March 29, 2024

Your Money: Marriott Hack Adds Passport Headache, but Its Intensity Is in Dispute

To be clear: Thieves probably won’t be making a few million passports. For any one person to become a victim, the thieves would need to be in the business of faking identities in the first place. That may not be their endgame at all. Then, they’d have to pick on your data and be successful in getting a passport in your name. Then, they’d have to choose to use it.

The odds of all that happening are low. In the world of payment cards — where fraud is not nearly as complicated — it’s still a small portion of customers that have to deal with it. A Visa spokeswoman said that as its algorithms improved and companies became more sophisticated, it has seen fraud rates on at-risk card accounts falling below 5 percent.

That won’t keep some people from wanting to do anything they can to avoid even rock-bottom odds of, say, landing in jail when they try to enter another country someday. So they’ll get a new passport, which comes with a new passport number.

For now, Marriott doesn’t want to pay for that peace of mind. Instead, it’s setting up a process to work with guests who may one day experience passport fraud that they believe was a result of this breach. Then and only then will it reimburse people for the costs involved with getting a new passport. On Sunday, Senator Chuck Schumer, Democrat of New York, called on the company to reimburse people who choose to obtain new passports.

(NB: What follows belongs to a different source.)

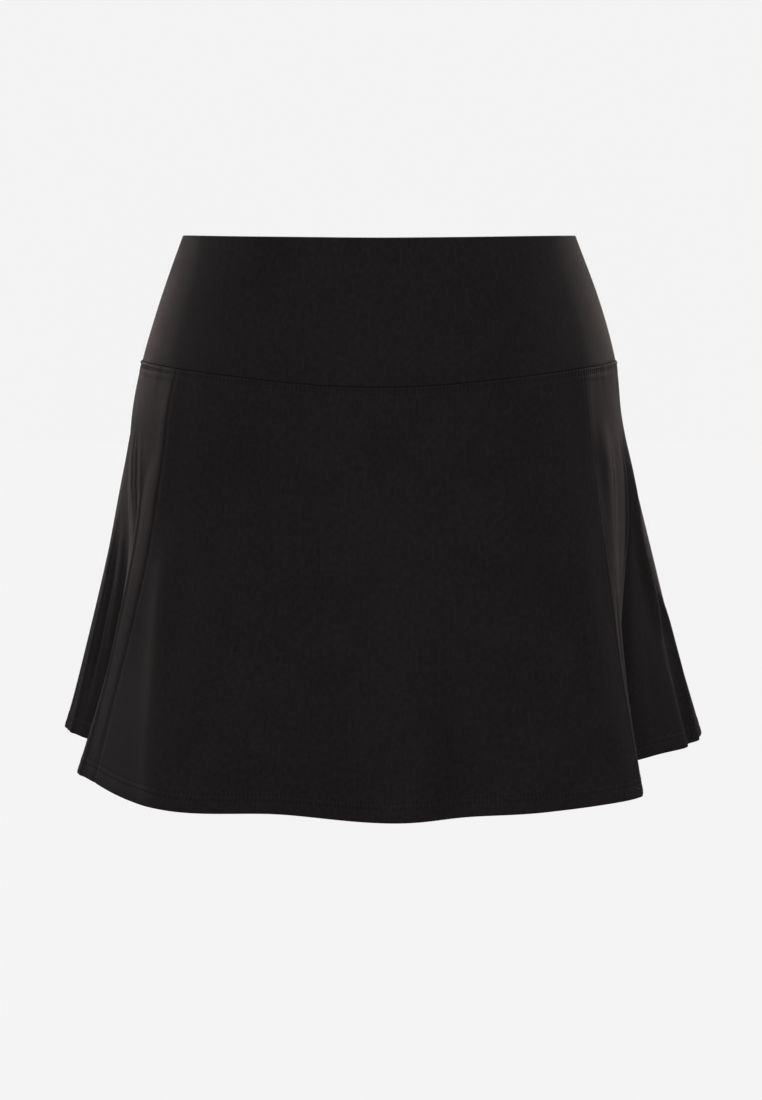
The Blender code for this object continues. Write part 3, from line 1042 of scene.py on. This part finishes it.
def make_shorts_half(node_name, point_at, size, material):
    girth = SHORTS_HALF_GIRTH
    across = 2 * crowded(girth, (0, girth), near=0.0005, far=0.0056) / girth - 1
    rows = twin_rows(size.leg_row, size.hem_gauge)
    rise = crowded(RISE_SHARE * SHORTS_FALL, (0,), near=0.0005, far=0.0056) / SHORTS_FALL
    above_hem = [LEG_LENGTH - up for up in (0, *rows, size.leg_turn)]
    leg = leg_fall(LEG_LENGTH - crowded(LEG_LENGTH, above_hem, near=0.0003, far=0.0050))
    turn, fall = np.meshgrid(across, np.concatenate([rise[:-1], leg]))
    form = point_at(turn, fall)
    outer, normal = shorts_outside(point_at, turn, fall, size)
    up = form[..., 2] - SHORTS_HEM_HEIGHT
    inner = form - normal * turned_edge(up, size.leg_turn, size.shorts_cloth)[..., None]
    stitched = stitched_places(turn, [up - row for row in rows], leg_stitches(point_at, size))
    mesh = cloth_panel(outer, inner, cloth=flat_places(form), stitched=stitched)
    piece = add_piece(node_name + "_cloth", mesh, material)
    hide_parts(node_name)


class SKORT_OT_stitching(bpy.types.Operator):
    """Sew the twin rows of stitches below the yoke seam and round the hems"""

    bl_idname = "skort.stitching"
    bl_label = "Stitching"

    def execute(self, context):
        size, cloth = context.scene.skort_sizes, context.scene.skort_cloth
        material = material_named("sewing thread", sewing_thread, cloth.thread_colour)
        sew_yoke_seam(size, material)
        sew_hem(size, material)
        sew_legs(size, material)
        return {"FINISHED"}


def sew_yoke_seam(size, material):
    turn, lift = beats_round(yoke_seam_stitches(size))
    falls = [down / cloth_length(turn) for down in twin_rows(size.join_row, size.join_gauge)]
    rows = [(skirt_surface(turn, fall, size, lift)[0], True) for fall in falls]
    add_piece("yoke_seam_stitching", thread(rows, size.thread), material)


# The looper thread zigzags inside the hem, this far off the cloth. Its lift is the share of the way
# from the lower row to the upper one.
LOOPER_DEPTH = 0.00008
ZIGZAG = (Beat(0.0, 0.0), Beat(0.25, 0.5), Beat(0.5, 1.0), Beat(0.75, 0.5))


def sew_hem(size, material):
    """Twin rows outside, and the zigzag of the looper thread between them inside."""
    stitches = hem_stitches(size)
    turn, lift = beats_round(stitches)
    lower, upper = twin_rows(size.hem_row, size.hem_gauge)
    falls = [1 - up / cloth_length(turn) for up in (lower, upper)]
    rows = [(skirt_surface(turn, fall, size, lift)[0], True) for fall in falls]
    add_piece("hem_stitching", thread(rows, size.thread), material)
    turn, share = beats_round(stitches, ZIGZAG)
    up = lower + (upper - lower) * share
    points = skirt_inside(turn, 1 - up / cloth_length(turn), size, deeper=LOOPER_DEPTH)
    add_piece("hem_looper_thread", thread([(points, True)], size.thread), material)


def sew_legs(size, material):
    rows = []
    for point_at in (shorts_point, right_shorts_point):
        turn, lift = beats_round(leg_stitches(point_at, size))
        for up in twin_rows(size.leg_row, size.hem_gauge):
            rows.append((shorts_outside(point_at, turn, leg_fall(up), size, lift)[0], True))
    add_piece("shorts_hem_stitching", thread(rows, size.thread), material)


class SKORT_OT_allowances(bpy.types.Operator):
    """Make the overlocked seam allowances inside the skirt and below the yoke"""

    bl_idname = "skort.allowances"
    bl_label = "Seam Allowances"

    def execute(self, context):
        size, cloth = context.scene.skort_sizes, context.scene.skort_cloth
        skirt = material_named("skirt jersey", jersey, cloth.skirt_colour, cloth)
        yarn = material_named("sewing thread", sewing_thread, cloth.thread_colour)
        strips = [seam_strip(seam, size) for seam in SEAM_TURNS]
        add_piece("seam_allowances", joined([strip for strip, _ in strips]), skirt)
        add_piece("seam_overlocking", thread([row for _, row in strips], size.thread), yarn)
        ring, row = join_ring(size)
        add_piece("yoke_seam_allowance", ring, skirt)
        add_piece("yoke_seam_overlocking", thread([row], size.thread), yarn)
        return {"FINISHED"}


# An overlock stitch round the free edge of an allowance: how far through the stitch, how far in from
# the edge as a share of the allowance's width, and how far through its thickness
Loop = namedtuple("Loop", "share inset depth")
OVERLOCK = (Loop(0.0, -0.02, 0.5), Loop(0.12, 0.06, 1.0), Loop(0.5, 0.72, 1.0), Loop(0.88, 0.06, 1.0))

# The stitches' depths are multiplied by this, so that the thread lies just off the allowance
OVERLOCK_DEPTH = 1.05


def overlocked(place_at, count):
    """Points of overlock stitches, where place_at gives a point for a stitch, an inset and a depth."""
    number = (np.arange(count)[:, None] + np.array([loop.share for loop in OVERLOCK])).ravel()
    inset = np.tile([loop.inset for loop in OVERLOCK], count)
    depth = np.tile([loop.depth for loop in OVERLOCK], count)
    return place_at(number / count, inset, depth)


def thinned(share, loss):
    """1 in the middle of an allowance, and less at both edges, where it is cut or pressed."""
    return 1 - loss * np.abs(2 * share - 1) ** 6


def allowance_mesh(point_at, across, down, depth):
    """A closed allowance, where point_at gives a point for a place across, a place down and a depth."""
    outer, inner = point_at(across, down, 0 * down), point_at(across, down, depth)
    return cloth_panel(outer, inner, cloth=flat_places(outer), stitched=unstitched(down))


def seam_strip(seam, size):
    """The allowance of one gore seam, which lies inside towards the back, and its overlock stitches."""
    thick, gap = 0.0012, 0.0001
    start, end = 0.05, 1 - (size.hem_turn + 0.0004) / FOLDS[seam].length
    backwards = 1 if seam < len(FOLDS) / 2 else -1

    def strip_point(share, beside, depth):
        fall = start + (end - start) * share
        _, per_turn = outward(skirt_point, np.full_like(fall, seam), fall, *SKIRT_STEPS)
        turn = seam + backwards * beside * size.allowance / per_turn
        return skirt_inside(turn, fall, size, deeper=gap + thick * depth)

    across = np.array((0.02, 0.12, 0.35, 0.6, 0.85, 0.97, 1.0))
    across = across if backwards > 0 else across[::-1]
    beside, share = np.meshgrid(across, np.linspace(0, 1, 64))
    mesh = allowance_mesh(strip_point, share, beside, thinned(beside, loss=0.45))
    count = round((end - start) * FOLDS[seam].length / size.stitch)
    row = overlocked(lambda at, inset, depth: strip_point(at, 1 - inset, depth * OVERLOCK_DEPTH), count)
    return mesh, (row, False)


def join_ring(size):
    """The joined allowances of yoke, skirt and shorts, which lie inside the top of the shorts."""
    thick, height, gap = 0.0018, 0.0062, 0.00012
    inside = SHORTS_EASE + size.shorts_cloth + gap

    def below_seam(degrees, share):
        return figure_point(degrees, yoke_seam_height(degrees) - share * height)

    def ring_point(degrees, share, depth):
        normal, _ = outward(below_seam, degrees, share, *JOIN_STEPS)
        inward = inside + SHORTS_TAPER * share * height + thick * depth
        return below_seam(degrees, share) - normal * inward[..., None]

    around = np.linspace(0, 360, 300)
    degrees, share = np.meshgrid(around, (0.0, 0.1, 0.3, 0.55, 0.8, 0.95, 1.0))
    mesh = allowance_mesh(ring_point, degrees, share, thinned(share, loss=0.5))
    top = ring_point(around, 0 * around, 0 * around)
    count = round(lengths_along(top[None], 1)[0, -1] / size.stitch)
    row = overlocked(lambda at, inset, depth: ring_point(360 * at, 1 - inset, depth * OVERLOCK_DEPTH), count)
    return mesh, (row, True)


# The studio


class SKORT_OT_studio(bpy.types.Operator):
    """Set up the pale floor and backdrop, the soft lights and the camera"""

    bl_idname = "skort.studio"
    bl_label = "Studio"

    def execute(self, context):
        scene, studio = context.scene, context.scene.skort_studio
        light_room(scene, studio)
        lay_floor(scene, studio)
        soft_light("front light", (0.0, -2.2, 0.5), spread=1.0, beam=180, power=studio.front_light)
        soft_light("back light", (0.0, 1.5, 1.5), spread=1.0, beam=180, power=studio.back_light)
        for name, side, power in (("left", 1, studio.left_light), ("right", -1, studio.right_light)):
            aim = (0.14 * side, 0.0, -0.175)
            soft_light(name + " light", (1.35 * side, 0.58, 0.35), spread=0.5, beam=60, power=power, aim=aim)
            soft_light(name + " hip light", (0.90 * side, 1.07, 0.25), spread=0.25, beam=11,
                       power=studio.hip_light, aim=aim, colour=studio.hip_light_colour)
        make_camera(scene, studio)
        scene.view_settings.view_transform = "Standard"
        return {"FINISHED"}


def light_room(scene, studio):
    """A pale backdrop in every direction, and dimmer light on the cloth, brighter above and ahead."""
    world = bpy.data.worlds.new("studio")
    scene.world = world
    world.use_nodes = True
    tree = world.node_tree
    backdrop = tree.nodes["Background"]
    backdrop.inputs["Color"].default_value = (*studio.backdrop_colour, 1.0)
    direction = node(tree, "SeparateXYZ", Vector=tree.nodes.new("ShaderNodeTexCoord").outputs["Generated"])
    above = maths(tree, "MAXIMUM", direction.outputs["Z"], 0.0)
    ahead = maths(tree, "MAXIMUM", maths(tree, "MULTIPLY", direction.outputs["Y"], -1.0), 0.0)
    strength = maths(tree, "MULTIPLY_ADD", above, studio.light_above, studio.light_all_round)
    strength = maths(tree, "MULTIPLY_ADD", ahead, studio.light_ahead, strength)
    light = node(tree, "Background", Strength=strength)
    light.inputs["Color"].default_value = (1.0, 1.0, 1.0, 1.0)
    seen = tree.nodes.new("ShaderNodeLightPath").outputs["Is Camera Ray"]
    mixed = node(tree, "MixShader", i0=seen, i1=light.outputs[0], i2=backdrop.outputs[0])
    tree.links.new(mixed.outputs[0], tree.nodes["World Output"].inputs["Surface"])


def lay_floor(scene, studio):
    """A wide pale floor, as bright as the backdrop."""
    plate = bmesh.new()
    bmesh.ops.create_circle(plate, cap_ends=True, segments=96, radius=12.0)
    bmesh.ops.translate(plate, verts=plate.verts, vec=(0.0, 0.0, -studio.floor_drop))
    mesh = bpy.data.meshes.new("floor")
    plate.to_mesh(mesh)
    plate.free()
    material, _, shader = new_material("pale floor")
    shader.inputs["Base Color"].default_value = (0.02, 0.02, 0.02, 1.0)
    shader.inputs["Roughness"].default_value = 1.0
    shader.inputs["Specular IOR Level"].default_value = 0.0
    shader.inputs["Emission Color"].default_value = (*studio.backdrop_colour, 1.0)
    shader.inputs["Emission Strength"].default_value = 0.99
    mesh.materials.append(material)
    floor = bpy.data.objects.new("floor", mesh)
    scene.collection.objects.link(floor)
    floor.visible_diffuse = False
    floor.visible_glossy = False


def soft_light(name, place, spread, beam, power, aim=(0.0, 0.0, -0.15), colour=(1.0, 1.0, 1.0)):
    """A square soft box, "spread" across, that shines on the skort within a beam of so many degrees."""
    light = bpy.data.lights.new(name, "AREA")
    light.size = spread
    light.energy = power
    light.color = colour
    light.spread = math.radians(beam)
    holder = bpy.data.objects.new(name, light)
    bpy.context.scene.collection.objects.link(holder)
    holder.location = place
    holder.rotation_euler = (Vector(place) - Vector(aim)).to_track_quat("Z", "Y").to_euler()


# The frame is 36 mm along its longer side, as the lens setting says, and the camera stands a little
# to the wearer's left of the middle
FRAME_LENGTH = 36.0
CAMERA_ASIDE = 0.001


def make_camera(scene, studio):
    camera = bpy.data.cameras.new("camera")
    camera.sensor_width = FRAME_LENGTH
    camera.lens = studio.camera_lens
    holder = bpy.data.objects.new("camera", camera)
    scene.collection.objects.link(holder)
    holder.location = (CAMERA_ASIDE, -studio.camera_distance, 0.0)
    holder.rotation_euler = (math.pi / 2 - studio.camera_tilt, 0.0, 0.0)
    scene.camera = holder


class SKORT_PT_panel(bpy.types.Panel):
    """Lists the skort's pieces and settings"""

    bl_idname = "SKORT_PT_panel"
    bl_label = "Tennis Skort"
    bl_space_type = "VIEW_3D"
    bl_region_type = "UI"
    bl_category = "Skort"

    def draw(self, context):
        for operator in OPERATORS:
            self.layout.operator(operator.bl_idname)
        for settings in (context.scene.skort_sizes, context.scene.skort_cloth, context.scene.skort_studio):
            box = self.layout.box()
            for name in settings.__annotations__:
                box.prop(settings, name)


SETTINGS = {"skort_sizes": SkortSizes, "skort_cloth": SkortCloth, "skort_studio": SkortStudio}
OPERATORS = (
    SKORT_OT_yoke,
    SKORT_OT_gores,
    SKORT_OT_shorts,
    SKORT_OT_stitching,
    SKORT_OT_allowances,
    SKORT_OT_studio,
)


def register():
    for kind in (*SETTINGS.values(), *OPERATORS, SKORT_PT_panel):
        bpy.utils.register_class(kind)
    for name, kind in SETTINGS.items():
        setattr(bpy.types.Scene, name, bpy.props.PointerProperty(type=kind))


def unregister():
    for name in SETTINGS:
        delattr(bpy.types.Scene, name)
    for kind in (SKORT_PT_panel, *reversed(OPERATORS), *SETTINGS.values()):
        bpy.utils.unregister_class(kind)


def main():
    register()
    bpy.ops.skort.studio()
    bpy.ops.skort.yoke()
    bpy.ops.skort.gores()
    bpy.ops.skort.shorts()
    bpy.ops.skort.stitching()
    bpy.ops.skort.allowances()


if __name__ == "__main__":
    main()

Marriott is offering customers free enrollment in a service called Web Watcher from the security company Kroll, which scans the dark web for information that thieves may be trying to sell. You can give the service your passport number and ask it to watch out for those figures out there in the blackness — but the membership expires after a year.

But breach anxiety can be forever, or at least 10 years: the standard renewal period for adults’ passports.

So why can’t a company, just once, say something like the following? “We’re sorry. And we’re going to protect you for as long as you feel like you need protecting.”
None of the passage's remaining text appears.